Bettine Saffery nee Saddington was born in 1934 in Margate, Kent. Before the outbreak of World War II she lived with her parents and two siblings. Her father worked at the local gas works, and her mother looked after the family. They lived in a tiny little cottage with two rooms upstairs and a room in the basement. She can remember the family having a huge garden, in which the family grew all their own vegetables.
Bettine attended Holy Trinity school in Margate with her brother, and was sent home from school one day with a letter for her mother about the impending evacuation. When her mother explained evacuation to her, she decided that she wasn’t going to do. Click on the link below to hear Bettine describing her feelings:
Transcript of Bettine’s audio clip _not wanting to go_
She can remember every single detail of the day she was evacuated. She went to school with her mother, brother and two year old sister, and had to get on a coach with her brother. Her mother told her to hold on to his hand, and to make sure they were billeted together. Everybody was in tears aside from Bettine, who felt like she couldn’t because she was looking after her brother.

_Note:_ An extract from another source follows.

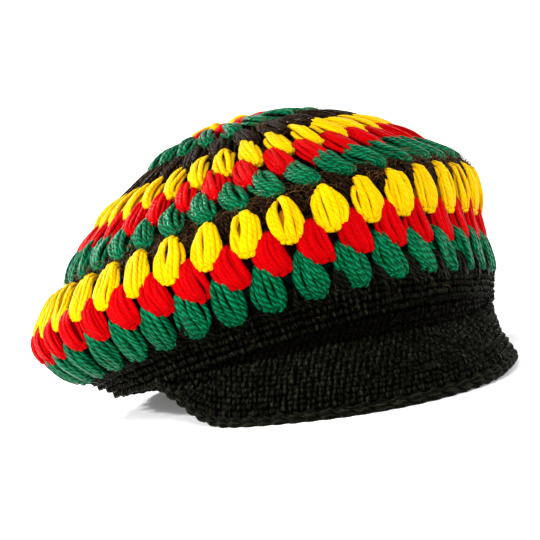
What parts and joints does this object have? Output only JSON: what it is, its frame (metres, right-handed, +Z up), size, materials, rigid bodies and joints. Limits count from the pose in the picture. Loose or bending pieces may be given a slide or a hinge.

They were put on a train with just some lunch, and got off somewhere around London to have a lunch of corned beef and mashed potato with a desert of rice pudding. They were put on one more train until they reached their destination: the small village of Drayton Bassett. They were led into a room where ladies chose the evacuees they wanted to take home. She can remember them wanting mainly girls, and becoming worried that nobody would pick both her and her brother to take home. Somebody did, however, and in her own words, her brother has made her old since she was six.
They were taken back to their hosts in a car, which was a first for Bettine and her brother. Click on the following link to hear Bettine talking about their arrival at their new home:
Transcript of Bettine’s audio clip _fairyland_
They were to stay with Mr. and Mrs Titterton, or Uncle Fred and Aunty Em. They gave the two children some Cadbury’s chocolate biscuits and a glass of milk and then they were put to bed.
Bettine describes the Titterton’s home as a large bungalow in its own grounds, and the hosts themselves were nothing but kind to the two children. They would take them for walks in the countryside, and along the canal to watch the horses pulling the barges. The Tittertons kept chickens and pigs, and Bettine can remember the sound of the pig being killed as the worse noise she had ever heard. The two children would hide upstairs while the pig was being killed, with their heads under their pillows. ‘Aunty Em’ was also the President of the local Women’s Institute, so Bettine would get involved in all sorts of activities like making jam and gifts at Christmas.
The only sad days of her evacuation were those days after her parents had left from visiting them. They would spend the rest of that day sitting under Mrs Titterton’s large kitchen table, pining for their parents.
When the time came to leave Bettine remembers being excited about going to the seaside, but she was also sad about leaving. The pair should have gone home in January 1945, but her hosts weren’t ready to let them go, and so sent a letter to her parents explaining why the children hadn’t arrived on the train on which they were expected. They actually went home two months later, after the Tittertons had had more time to come to terms with them leaving.